The most celebrated literary second coming of all, however, is the “Grand Inquisitor” section from Dostoyevsky’s “The Brothers Karamazov,” in which Christ returns to Medieval Spain and is sentenced to be burned at the stake by the Inquisition. The Grand Inquisitor visits him in his cell on the eve of the execution and delivers a long explication of how the Church has moved beyond his teachings after realizing that the vast majority of human beings cannot cope with and do not really want freedom. It’s a profound meditation on courage and free will. That’s a tough act to follow, Mr. Frey, no matter how radical you’re prepared to get.

But controversial? Not really. Kazantzakis’ novel did provoke some genuine furor when it was first released 60 years ago, and the book has a history of being banned. Nowadays, however, you can’t expect mere print to get you properly blasted. You need pictures. Protesters picketed theaters screening Martin Scorsese’s film adaptation of “The Last Temptation of Christ” in 1988, and are believed to have seriously damaged its earnings. The following year, conservatives used Andres Serrano’s photograph “Piss Christ” as an argument to defund the National Endowment for the Arts, which gave him $15,000 for the work. A decade later, New York City Mayor Rudolf Giuliani tried to evict the Brooklyn Museum for exhibiting a purportedly blasphemous painting.

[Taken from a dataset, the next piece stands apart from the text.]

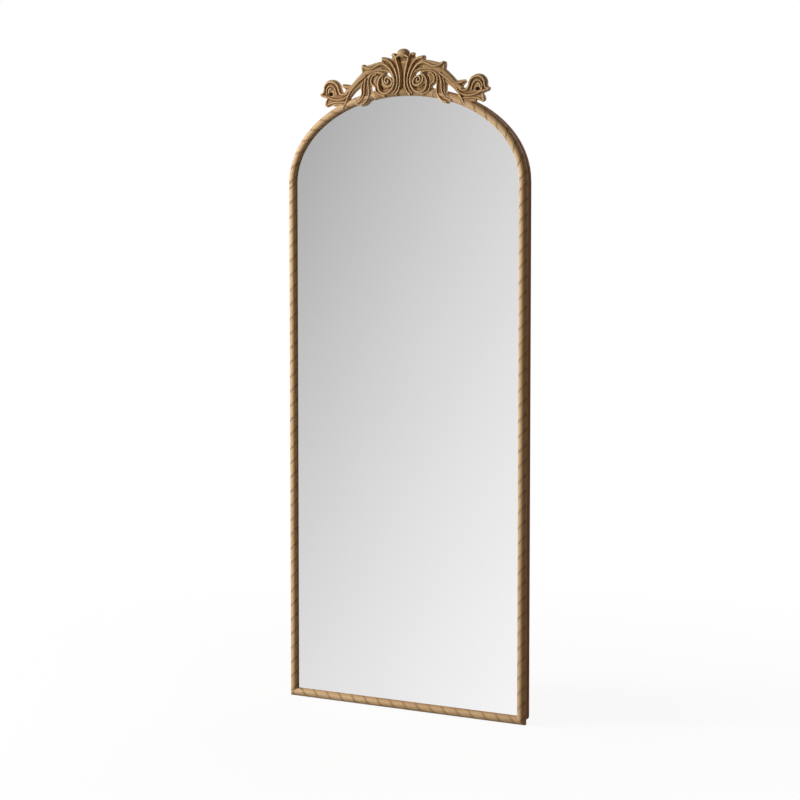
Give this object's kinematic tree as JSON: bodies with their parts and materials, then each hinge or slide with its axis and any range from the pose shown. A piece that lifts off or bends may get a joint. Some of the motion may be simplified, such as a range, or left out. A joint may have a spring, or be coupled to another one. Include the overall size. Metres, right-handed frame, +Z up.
{
  "type": "arched full length mirror",
  "caption": "Tall arched mirror in a slim half-round frame with engraved spiral lines and a pierced scroll crest, hung from swinging rings on its timber back frame.",
  "frame": {"origin": "centre of the hanging rail's back face, in the plane of the timber back frame's back", "axes": "+Z up along the mirror's height, -Y the way the glass faces, +X to the right as seen from the front"},
  "size_m": [0.762, 0.0565, 1.8812],
  "materials": {
    "carved_wood": "antiqued gold-brown, pale rubbed ridges over dark recesses, low sheen",
    "cast_crest": "cast resin, antiqued gold-brown, pale rubbed ridges over dark recesses, low sheen",
    "mirror": "silvered float glass, flat polished",
    "hardboard": "smooth brown hardboard",
    "timber": "sanded timber, unpainted",
    "tenon_wood": "planed hardwood",
    "steel": "zinc plated, satin",
    "rubber": "matt black"
  },
  "bodies": {
    "mirror": {"moulding_left": "carved_wood", "moulding_right": "carved_wood", "moulding_bottom": "carved_wood", "moulding_arch_left": "carved_wood", "moulding_arch_right": "carved_wood", "crest": "cast_crest", "mirror_glass": "mirror", "backing_board": "hardboard", "setting_block_left": "rubber", "setting_block_right": "rubber", "back_stile_left": "timber", "back_stile_right": "timber", "back_arch_left": "timber", "back_arch_right": "timber", "back_foot": "timber", "lower_rail": "timber", "hanging_rail": "timber", "loose_tenon_left": "tenon_wood", "loose_tenon_right": "tenon_wood", "loose_tenon_top": "tenon_wood", "frame_screw_side_left_1": "steel", "frame_screw_side_left_2": "steel", "frame_screw_side_left_3": "steel", "frame_screw_side_left_4": "steel", "frame_screw_side_right_1": "steel", "frame_screw_side_right_2": "steel", "frame_screw_side_right_3": "steel", "frame_screw_side_right_4": "steel", "frame_screw_arch_left_1": "steel", "frame_screw_arch_left_2": "steel", "frame_screw_arch_left_3": "steel", "frame_screw_arch_right_1": "steel", "frame_screw_arch_right_2": "steel", "frame_screw_arch_right_3": "steel", "frame_screw_foot_left": "steel", "frame_screw_foot_right": "steel", "crest_screw_inner_left": "steel", "crest_screw_outer_left": "steel", "crest_screw_inner_right": "steel", "crest_screw_outer_right": "steel", "hanger_strap_left": "steel", "hanger_strap_right": "steel", "hanger_screw_upper_left": "steel", "hanger_screw_lower_left": "steel", "hanger_screw_upper_right": "steel", "hanger_screw_lower_right": "steel", "bumper_top_left": "rubber", "bumper_top_right": "rubber", "bumper_bottom_left": "rubber", "bumper_bottom_right": "rubber", "bumper_screw_top_left": "steel", "bumper_screw_top_right": "steel", "bumper_screw_bottom_left": "steel", "bumper_screw_bottom_right": "steel"},
    "ring_left": {"hanger_ring_left": "steel"},
    "ring_right": {"hanger_ring_right": "steel"}
  },
  "joints": [
    {"name": "ring_left_swing", "type": "hinge", "parent": "mirror", "child": "ring_left", "pos_m": [-0.3585, 0.0036, -0.082], "axis": [1, 0, 0], "range_deg": [0, 180]},
    {"name": "ring_right_swing", "type": "hinge", "parent": "mirror", "child": "ring_right", "pos_m": [0.3585, 0.0036, -0.082], "axis": [1, 0, 0], "range_deg": [0, 180]}
  ]
}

So no wonder Frey has hooked up with the art world for this particular scheme. It’s like going to Blackwater for bodyguards; making the holy rollers mad is just what they do. Still, the project itself seems a miscalculation. So far, Frey’s notoriety has been founded on two pillars: producing a memoir that turned out to be partially fabricated and running a sort of book factory in which recent MFA graduates are gulled into laboring like sweatshop seamstresses for meager pay. Before that, he attracted attention by bad-mouthing more famous writers.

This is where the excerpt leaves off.